Later, Hariri — one of Lebanon’s most prominent Sunni Muslim leaders — told Al-Jadeed TV that he has no intention of endorsing a replacement. According to Lebanon’s sectarian-based political system, the prime minister is picked from the ranks of Sunnis.

Without Hariri's backing, prospects of forming a government would become even more remote. Aoun said he would soon set a date for consultations with parliamentary blocs on naming a new prime minister-designate.

The national currency, in free fall since the crisis erupted in late 2019, plunged to a new low, selling for more than 20,000 to the dollar on the black market.
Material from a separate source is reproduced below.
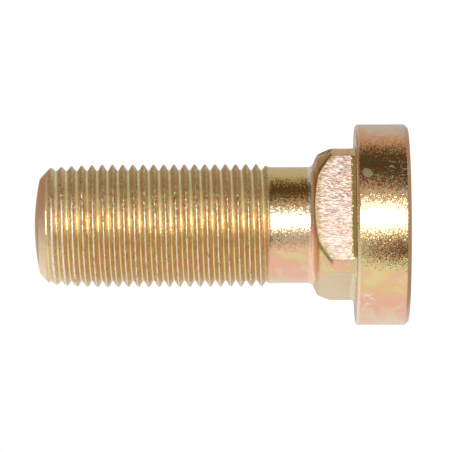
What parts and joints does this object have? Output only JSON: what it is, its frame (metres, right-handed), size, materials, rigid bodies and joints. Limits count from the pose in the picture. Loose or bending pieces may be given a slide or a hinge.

The Lebanese pound, pegged to the dollar for 30 years, has lost more than 90% of its value.

France’s Foreign Minister Jean-Yves Le Drian, whose country ruled Lebanon for about 25 years until its independence after World War II, called the failure to form a new government “yet another terrible incident” demonstrating “the inability of the Lebanese leaders to find a solution to the crisis that they have generated.”

“They totally failed to acknowledge the political and economic situation of their country,” he told reporters at U.N. headquarters in New York after chairing a Security Council meeting on Libya.

“We are a few days from the first anniversary of the blast in Beirut” at the port that killed and wounded thousands, Le Drian said. “It is somehow cynical destruction of the country that is ongoing, and this is just yet another step."